-- THE TASK --
Make an exact copy of the listing below.

-- SUPPLIED MATERIAL --
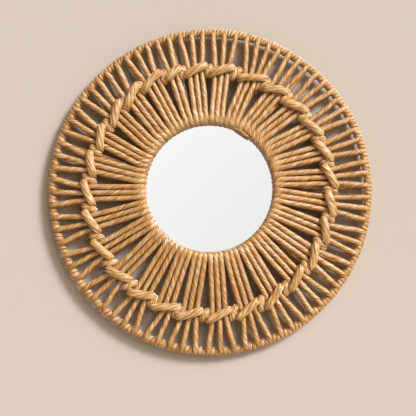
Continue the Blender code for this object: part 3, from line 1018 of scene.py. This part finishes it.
def add_surround():
    """An even warm surround, seen as a pale slanting shade in reflections and as plain grey behind."""
    world = bpy.data.worlds.new("studio")
    bpy.context.scene.world = world
    world.use_nodes = True
    nodes = world.node_tree.nodes
    links = world.node_tree.links
    soft = nodes["Background"]
    soft.inputs["Color"].default_value = (1.0, 0.70, 0.37, 1.0)
    soft.inputs["Strength"].default_value = AMBIENT
    place = nodes.new("ShaderNodeTexCoord").outputs["Generated"]
    slant = add_facing(nodes, links, place, (-0.7, 0.0, 0.7))
    card = add_range(nodes, links, slant, 0.66, 1.07, from_low=-0.30, from_high=0.30)
    front = add_facing(nodes, links, place, (0.0, -1.0, 0.0))
    ahead = add_range(nodes, links, front, 0.35, 1.0, from_low=0.80, from_high=0.97)
    strength = nodes.new("ShaderNodeMath")
    strength.operation = "MULTIPLY"
    links.new(card, strength.inputs[0])
    links.new(ahead, strength.inputs[1])
    reflected = nodes.new("ShaderNodeBackground")
    reflected.inputs["Color"].default_value = (*LIGHT_TINT, 1.0)
    links.new(strength.outputs["Value"], reflected.inputs["Strength"])
    plain = nodes.new("ShaderNodeBackground")
    plain.inputs["Color"].default_value = (0.82, 0.80, 0.78, 1.0)
    path = nodes.new("ShaderNodeLightPath").outputs
    mirrored = reflected.outputs["Background"]
    lit = add_choice(nodes, links, path["Is Glossy Ray"], soft.outputs["Background"], mirrored)
    seen = add_choice(nodes, links, path["Is Camera Ray"], lit, plain.outputs["Background"])
    links.new(seen, nodes["World Output"].inputs["Surface"])


def add_camera():
    """Straight in front and a little low, looking slightly up."""
    distance = 1.6
    view_width = 0.640
    tilt = math.radians(5.0)
    rise = 0.06
    aside = -0.0032
    below = -0.0278
    data = bpy.data.cameras.new("camera")
    data.sensor_width = 36.0
    data.lens = data.sensor_width * distance / view_width
    data.shift_y = rise
    data.clip_start = 0.05
    data.clip_end = 50.0
    camera = bpy.data.objects.new("camera", data)
    target = Vector(RIM_CENTRE) + Vector((aside, 0.0, below - view_width * rise))
    camera.location = target - distance * Vector((0.0, math.cos(tilt), math.sin(tilt)))
    bpy.context.scene.collection.objects.link(camera)
    aim(camera, target)
    bpy.context.scene.camera = camera


CORD = cord_material(
    "straw_cord",
    pale=(0.98, 0.84, 0.64),
    middle=(0.70, 0.385, 0.115),
    dark=(0.33, 0.120, 0.012),
    roughness=0.40,
)
WEAVER_CORD = cord_material(
    "straw_weaver",
    pale=(0.99, 0.86, 0.67),
    middle=(0.72, 0.41, 0.135),
    dark=(0.33, 0.125, 0.014),
    roughness=0.37,
)
ZINC = zinc_material()
GROUP_PLAN = plan_groups()

build_spokes(GROUP_PLAN, CORD)
build_rim(GROUP_PLAN, CORD)
build_weaver(
    "cord_weaver_front",
    "weaver_front",
    GROUP_PLAN,
    depth_of=front_depth,
    toward_wall=-1,
    half_width=STITCH_HALF_WIDTH,
    half_depth=STITCH_HALF_DEPTH,
    material=WEAVER_CORD,
    seed=12,
)
build_weaver(
    "cord_weaver_back",
    "weaver_back",
    GROUP_PLAN,
    depth_of=back_depth,
    toward_wall=1,
    half_width=BACK_CORD_RADIUS,
    half_depth=BACK_CORD_RADIUS,
    material=WEAVER_CORD,
    seed=14,
)
build_glass(mirror_material())
build_panel(hardboard_material())
build_rivets(ZINC)
finish_hanger(ZINC)
build_stage()
add_camera()
add_lamps()
add_surround()
bpy.context.scene.view_settings.view_transform = "Standard"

-- FINAL ANSWER --
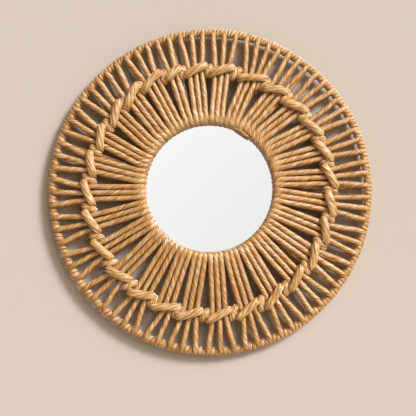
Continue the Blender code for this object: part 3, from line 1018 of scene.py. This part finishes it.
def add_surround():
    """An even warm surround, seen as a pale slanting shade in reflections and as plain grey behind."""
    world = bpy.data.worlds.new("studio")
    bpy.context.scene.world = world
    world.use_nodes = True
    nodes = world.node_tree.nodes
    links = world.node_tree.links
    soft = nodes["Background"]
    soft.inputs["Color"].default_value = (1.0, 0.70, 0.37, 1.0)
    soft.inputs["Strength"].default_value = AMBIENT
    place = nodes.new("ShaderNodeTexCoord").outputs["Generated"]
    slant = add_facing(nodes, links, place, (-0.7, 0.0, 0.7))
    card = add_range(nodes, links, slant, 0.66, 1.07, from_low=-0.30, from_high=0.30)
    front = add_facing(nodes, links, place, (0.0, -1.0, 0.0))
    ahead = add_range(nodes, links, front, 0.35, 1.0, from_low=0.80, from_high=0.97)
    strength = nodes.new("ShaderNodeMath")
    strength.operation = "MULTIPLY"
    links.new(card, strength.inputs[0])
    links.new(ahead, strength.inputs[1])
    reflected = nodes.new("ShaderNodeBackground")
    reflected.inputs["Color"].default_value = (*LIGHT_TINT, 1.0)
    links.new(strength.outputs["Value"], reflected.inputs["Strength"])
    plain = nodes.new("ShaderNodeBackground")
    plain.inputs["Color"].default_value = (0.82, 0.80, 0.78, 1.0)
    path = nodes.new("ShaderNodeLightPath").outputs
    mirrored = reflected.outputs["Background"]
    lit = add_choice(nodes, links, path["Is Glossy Ray"], soft.outputs["Background"], mirrored)
    seen = add_choice(nodes, links, path["Is Camera Ray"], lit, plain.outputs["Background"])
    links.new(seen, nodes["World Output"].inputs["Surface"])


def add_camera():
    """Straight in front and a little low, looking slightly up."""
    distance = 1.6
    view_width = 0.640
    tilt = math.radians(5.0)
    rise = 0.06
    aside = -0.0032
    below = -0.0278
    data = bpy.data.cameras.new("camera")
    data.sensor_width = 36.0
    data.lens = data.sensor_width * distance / view_width
    data.shift_y = rise
    data.clip_start = 0.05
    data.clip_end = 50.0
    camera = bpy.data.objects.new("camera", data)
    target = Vector(RIM_CENTRE) + Vector((aside, 0.0, below - view_width * rise))
    camera.location = target - distance * Vector((0.0, math.cos(tilt), math.sin(tilt)))
    bpy.context.scene.collection.objects.link(camera)
    aim(camera, target)
    bpy.context.scene.camera = camera


CORD = cord_material(
    "straw_cord",
    pale=(0.98, 0.84, 0.64),
    middle=(0.70, 0.385, 0.115),
    dark=(0.33, 0.120, 0.012),
    roughness=0.40,
)
WEAVER_CORD = cord_material(
    "straw_weaver",
    pale=(0.99, 0.86, 0.67),
    middle=(0.72, 0.41, 0.135),
    dark=(0.33, 0.125, 0.014),
    roughness=0.37,
)
ZINC = zinc_material()
GROUP_PLAN = plan_groups()

build_spokes(GROUP_PLAN, CORD)
build_rim(GROUP_PLAN, CORD)
build_weaver(
    "cord_weaver_front",
    "weaver_front",
    GROUP_PLAN,
    depth_of=front_depth,
    toward_wall=-1,
    half_width=STITCH_HALF_WIDTH,
    half_depth=STITCH_HALF_DEPTH,
    material=WEAVER_CORD,
    seed=12,
)
build_weaver(
    "cord_weaver_back",
    "weaver_back",
    GROUP_PLAN,
    depth_of=back_depth,
    toward_wall=1,
    half_width=BACK_CORD_RADIUS,
    half_depth=BACK_CORD_RADIUS,
    material=WEAVER_CORD,
    seed=14,
)
build_glass(mirror_material())
build_panel(hardboard_material())
build_rivets(ZINC)
finish_hanger(ZINC)
build_stage()
add_camera()
add_lamps()
add_surround()
bpy.context.scene.view_settings.view_transform = "Standard"